- Born: December 18, 1920 Philadelphia
- Died: May 1, 1985 (aged 64)
- Education: Princeton University University of California, Berkeley
- Known for: Barankin bound Arrow-Barankin-Blackwell theorem
- Awards: Guggenheim Fellowship (1956)
- Scientific career
- Fields: Mathematics Statistics
- Workplaces: University of California, Berkeley
- Thesis: The Characteristic Values of Linear Transformations (1946)
- Doctoral advisor: Alfred L. Foster
- Doctoral students: Philip Wolfe

= Edward William Barankin =

American mathematician and statistician

Edward William Barankin (1920–1985) was an American mathematician and statistician.

His early work on the theory of sufficient statistics was highly regarded at the time, and is still cited. About 1950 he started developing a new, rather complicated theory of stochastic processes and behavior and, although he continued to do excellent work in other areas, including sufficient statistics and programming in operational research, his dominant research interest for the rest of his life was his process theory. In his theory, as in the theories of Keynes, Carnap, and Jeffreys, when the relationships among events are adequately described, the probabilities of the events can be calculated from their descriptions. Most of his United States colleagues never really understood his approach to stochastic processes, but his work was highly regarded in Japan, and was published in several Japanese statistical journals. Indeed, in recognition of his work he was appointed Honorary Member of the Institute of Statistical Mathematics, Tokyo, in 1975. His process theory was also highly regarded by colleagues at the University of New Mexico, where he spent several periods as visiting professor at the Institute of Mathematics.
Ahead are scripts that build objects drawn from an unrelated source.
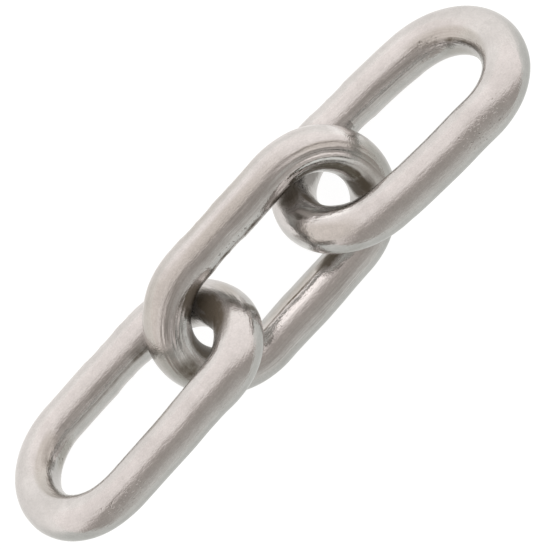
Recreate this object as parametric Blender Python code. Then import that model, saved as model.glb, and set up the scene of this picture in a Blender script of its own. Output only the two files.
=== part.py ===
"""A length of three interlocked links of welded, round-bar stainless steel chain.

Blender 4.5, metres, +Z up, standing on z = 0. The chain runs along X and lies
unheld on the floor: each link rests on one of its straight legs and leans, the
middle link one way and the two end links the other way. The joints are slack,
as photographed. The size is a common one, a 7 mm bar bent to an eye of 32 x 14 mm.
"""

import math

import bmesh
import bpy
from mathutils import Matrix, Vector

BAR_DIAMETER = 0.0070
EYE_LENGTH = 0.0320
EYE_WIDTH = 0.0140

# The bar is swept as a polygon, so that its lower leg rests on a narrow flat strip.
BAR_SIDES = 24
BEND_STEPS = 26

# Radius of the bend's centreline, and half the length of a straight leg.
BEND_RADIUS = (EYE_WIDTH + BAR_DIAMETER) / 2
HALF_LEG = (EYE_LENGTH - EYE_WIDTH) / 2

# Butt weld in one leg: (distance from the weld, share of the full bar radius).
# The bar necks in slightly on both sides of the closed joint.
WELD_PROFILE = ((0.0, 0.985), (0.0007, 0.955), (0.0018, 0.955), (0.0034, 1.0))

# Where each link lies: centre x and y, heading, lean to the floor, weld's place on its leg.
# A positive lean raises the leg on the +Y side and a negative lean the other one.
LINKS = {
    "lower_end_link": (-0.02810, 0.00098, -0.80, -56.39, 0.0030),
    "middle_link": (0.00122, 0.00000, 0.00, 29.22, -0.0032),
    "upper_end_link": (0.02818, -0.00113, -4.83, -53.26, -0.0040),
}
CARRIER = "middle_link"

STEEL = (0.560, 0.530, 0.505, 1.0)
STEEL_ROUGHNESS = 0.30
STEEL_METALLIC = 1.0


def clear_scene():
    for obj in list(bpy.data.objects):
        bpy.data.objects.remove(obj, do_unlink=True)


def steel_material(name):
    material = bpy.data.materials.new(name)
    material.use_nodes = True
    shader = material.node_tree.nodes["Principled BSDF"]
    shader.inputs["Base Color"].default_value = STEEL
    shader.inputs["Roughness"].default_value = STEEL_ROUGHNESS
    shader.inputs["Metallic"].default_value = STEEL_METALLIC
    return material


def bar_section(bm, weld_x, lean):
    """The bar's cut end at the weld, in the leg on the +Y side of the link."""
    half_side = math.pi / BAR_SIDES
    down = abs(lean) - math.pi / 2
    radius = BAR_DIAMETER / 2
    ring = []
    for k in range(BAR_SIDES):
        angle = down + half_side * (2 * k + 1)
        y = BEND_RADIUS + radius * math.cos(angle)
        ring.append(bm.verts.new((weld_x, y, radius * math.sin(angle))))
    return [bm.edges.new((ring[k], ring[(k + 1) % BAR_SIDES])) for k in range(BAR_SIDES)]


def pull_straight(bm, edges, distance):
    """Extrudes the bar's open end along X and returns the new end."""
    made = bmesh.ops.extrude_edge_only(bm, edges=edges)["geom"]
    verts = [item for item in made if isinstance(item, bmesh.types.BMVert)]
    bmesh.ops.translate(bm, verts=verts, vec=(distance, 0, 0))
    return [item for item in made if isinstance(item, bmesh.types.BMEdge)]


def bend_half_circle(bm, edges, centre_x):
    """Bends the bar's open end round half a circle and returns the new end."""
    made = bmesh.ops.spin(
        bm,
        geom=edges,
        cent=(centre_x, 0, 0),
        axis=(0, 0, 1),
        angle=math.pi,
        steps=BEND_STEPS,
        use_duplicate=False,
    )["geom_last"]
    return [item for item in made if isinstance(item, bmesh.types.BMEdge)]


def neck_in_at_weld(bm, weld_x):
    """Scales the rings near the weld towards the leg's centreline."""
    for vert in bm.verts:
        if vert.co.y < 0 or abs(vert.co.x) > HALF_LEG:
            continue
        away = abs(vert.co.x - weld_x)
        share = WELD_PROFILE[-1][1]
        for distance, radius_share in WELD_PROFILE:
            if abs(away - distance) < 1e-6:
                share = radius_share
        vert.co.y = BEND_RADIUS + (vert.co.y - BEND_RADIUS) * share
        vert.co.z *= share


def link_mesh(name, weld_x, lean):
    """One link: a straight bar bent twice to a closed eye and welded in one leg.

    The link lies in its own XY plane with its length along X.
    """
    steps = [far[0] - near[0] for near, far in zip(WELD_PROFILE, WELD_PROFILE[1:])]
    bm = bmesh.new()
    end = bar_section(bm, weld_x, lean)
    for step in steps:
        end = pull_straight(bm, end, -step)
    end = pull_straight(bm, end, -HALF_LEG - weld_x + sum(steps))
    end = bend_half_circle(bm, end, -HALF_LEG)
    end = pull_straight(bm, end, 2 * HALF_LEG)
    end = bend_half_circle(bm, end, HALF_LEG)
    end = pull_straight(bm, end, weld_x - HALF_LEG + sum(steps))
    for step in reversed(steps):
        end = pull_straight(bm, end, -step)
    bmesh.ops.remove_doubles(bm, verts=bm.verts, dist=1e-6)
    neck_in_at_weld(bm, weld_x)
    bmesh.ops.recalc_face_normals(bm, faces=bm.faces)
    mesh = bpy.data.meshes.new(name)
    bm.to_mesh(mesh)
    bm.free()
    for polygon in mesh.polygons:
        polygon.use_smooth = True
    return mesh


def height_on_floor(lean):
    """Height of a leaning link's centre when its lower leg's flat strip is on the floor."""
    flat = BAR_DIAMETER / 2 * math.cos(math.pi / BAR_SIDES)
    return BEND_RADIUS * math.sin(abs(lean)) + flat


def add_link(name, x, y, heading_deg, lean_deg, weld_x):
    lean = math.radians(lean_deg)
    link = bpy.data.objects.new(name, link_mesh(name, weld_x, lean))
    link.location = (x, y, height_on_floor(lean))
    link.rotation_euler = (lean, 0, math.radians(heading_deg))
    link.data.materials.append(steel_material(name + "_steel"))
    bpy.context.collection.objects.link(link)
    return link


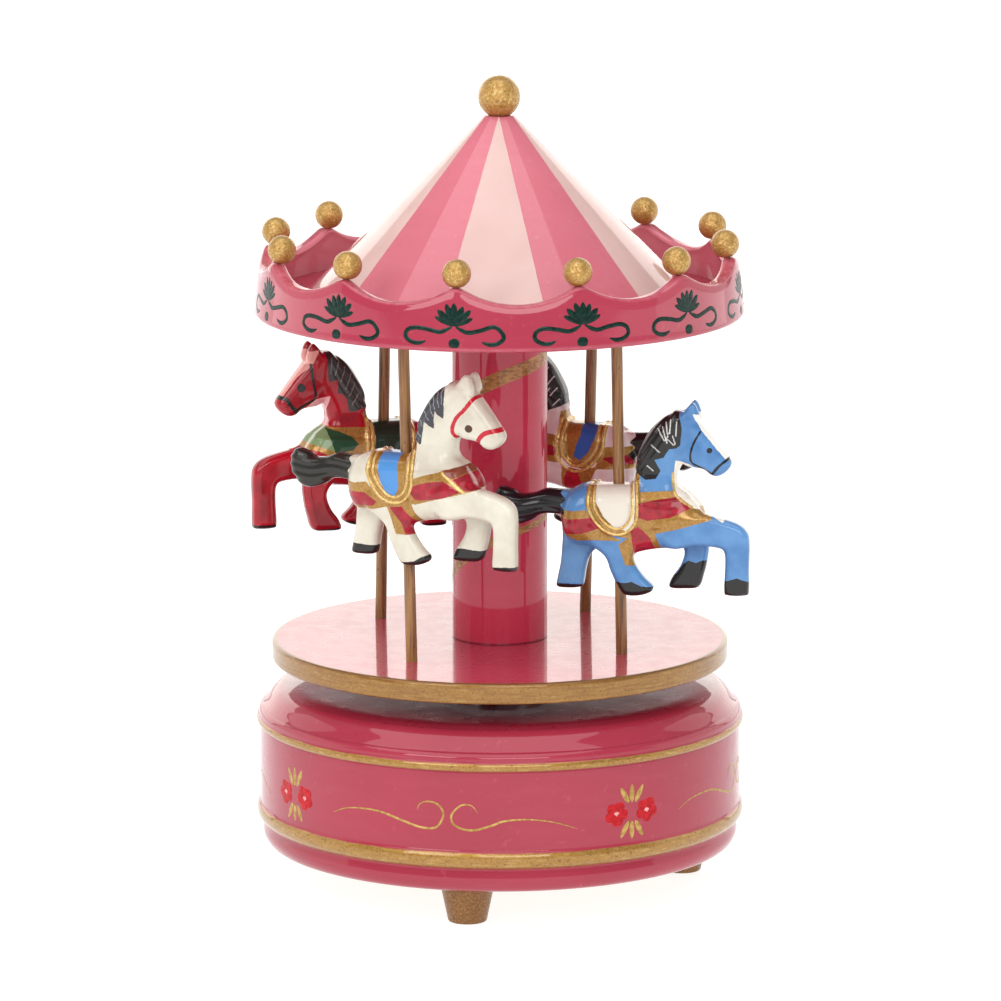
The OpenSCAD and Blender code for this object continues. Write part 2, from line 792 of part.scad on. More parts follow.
module fly() {
    wing_t = 0.5;
    hub_r = 1.3;
    color("#D8D4C8") translate([worm_x, worm_y, fly_low_z]) difference() {
        union() {
            cylinder(r = hub_r, h = fly_h);
            translate([-fly_r, -wing_t / 2, 0]) cube([2 * fly_r, wing_t, fly_h]);
        }
        translate([0, 0, -1]) cylinder(r = pivot_r, h = fly_h + 2);
    }
}

// ---- what is drawn ----

for (i = [1:foot_count]) foot(i);
for (i = [1:pole_count]) pole(i);
for (i = [1:pole_count]) horse(i);
for (i = [1:peaks]) ball(i);
base_shell();
bottom_board();
board_screws();
foot_screws();
platform();
column();
canopy_floor();
crown_ring();
roof_cone();
finial();
turn_plate();
turn_plate_screws();
bedplate();
bedplate_screws();
spindle_bush();
spindle();
crown_wheel();
spring_barrel();
barrel_lid();
mainspring();
barrel_bridge();
bridge_posts();
bridge_screws();
inner_bracket();
outer_bracket();
cylinder_drum();  // cylinder
cylinder_pins();
cylinder_arbor();
cylinder_wheel();
comb_block();
comb();
comb_screws();
governor_bracket();
governor_arbor();
worm_wheel();
worm();
fly();
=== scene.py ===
"""Looks of the carousel music box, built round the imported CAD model.
Lengths in this script are millimetres and become metres when a mesh or a light is made.
Places on a circle are angles in degrees from the front (-Y) round towards the right (+X)."""
import json
import math

import bpy
import numpy as np
from mathutils import Matrix, Vector


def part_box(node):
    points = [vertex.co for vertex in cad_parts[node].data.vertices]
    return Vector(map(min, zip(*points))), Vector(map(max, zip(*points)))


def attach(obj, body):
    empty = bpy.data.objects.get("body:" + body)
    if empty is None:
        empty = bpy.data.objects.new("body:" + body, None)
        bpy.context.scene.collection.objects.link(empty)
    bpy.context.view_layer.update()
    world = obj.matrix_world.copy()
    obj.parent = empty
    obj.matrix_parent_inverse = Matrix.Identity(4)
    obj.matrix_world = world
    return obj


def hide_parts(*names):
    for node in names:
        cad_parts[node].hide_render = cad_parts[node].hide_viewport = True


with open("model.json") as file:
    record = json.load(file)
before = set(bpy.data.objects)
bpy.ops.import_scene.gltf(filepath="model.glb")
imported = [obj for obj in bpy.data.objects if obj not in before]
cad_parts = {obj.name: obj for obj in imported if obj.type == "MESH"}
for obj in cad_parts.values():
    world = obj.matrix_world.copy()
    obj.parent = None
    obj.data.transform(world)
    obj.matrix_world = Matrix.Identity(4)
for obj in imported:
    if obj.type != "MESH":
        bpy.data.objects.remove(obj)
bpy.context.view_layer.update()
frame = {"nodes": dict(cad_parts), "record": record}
MM = 0.001
TURN = 2 * math.pi


# ---- sizes, taken from the frame ----

def span(node):
    """Lowest and highest corner of a CAD node, in mm."""
    low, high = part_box(node)
    return [v / MM for v in low], [v / MM for v in high]


def top_of(node):
    return span(node)[1][2]


def bottom_of(node):
    return span(node)[0][2]


def radius_of(node):
    return span(node)[1][0]


BASE_R = radius_of("base_shell") - 0.8      # the straight wall between the beads
BASE_LOW, BASE_TOP = bottom_of("base_shell"), top_of("base_shell")
BOARD_R, BOARD_TOP = radius_of("bottom_board"), top_of("bottom_board")
CEILING = top_of("bedplate")
BORE_R, SPINDLE_R = 43.8, 4.5
PLATFORM_R = radius_of("platform")
PLATFORM_LOW, PLATFORM_TOP = bottom_of("platform"), top_of("platform")
COLUMN_R = radius_of("column")
CANOPY_LOW, FLOOR_TOP = bottom_of("crown_ring"), top_of("canopy_floor")
CROWN_R, CROWN_TOP = radius_of("crown_ring"), top_of("crown_ring")
CROWN_TAPER, CROWN_T, SCALLOP = 1.2, 3.2, 3.5
PEAKS, PEAK_ANGLE, BALL_R = 12, -10.5, 3.15
ROOF_R, ROOF_TOP = radius_of("roof_cone"), top_of("roof_cone")
POLE_CIRCLE, POLE_ANGLE, POLE_TWIST = 32.9, -35.6, -4
POLE_LOW, POLE_HIGH = bottom_of("pole_1"), top_of("pole_1")
BEAD_LOW_Z, BEAD_HIGH_Z = 16.7, 37.1


# ---- materials ----

def rgb(code):
    """Linear colour of a paint written as six hex digits."""
    parts = [int(code[i:i + 2], 16) / 255 for i in (0, 2, 4)]
    return tuple(c / 12.92 if c < 0.04045 else ((c + 0.055) / 1.055) ** 2.4 for c in parts) + (1.0,)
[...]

He received his A.B. from Princeton University in 1941 and his Ph.D. in mathematics from the University of California, Berkeley in 1946. For the academic year 1946–1947 he was Hermann Weyl's assistant at the Institute for Advanced Study. At U. C. Berkeley he was a professor of mathematics from 1947 to 1955 and a professor of statistics from 1955 to 1985.

Upon his death, Edward W. Barankin was survived by his former wife, Claire Barankin Wasser, two sons, Joseph Paul Barankin and Barry Alexander Barankin, and two grandsons, Nathan Robert Barankin and Micha David Barankin. His granddaughter, Elizabeth Alexandra Meghan Barankin, was born a year and a half after his death.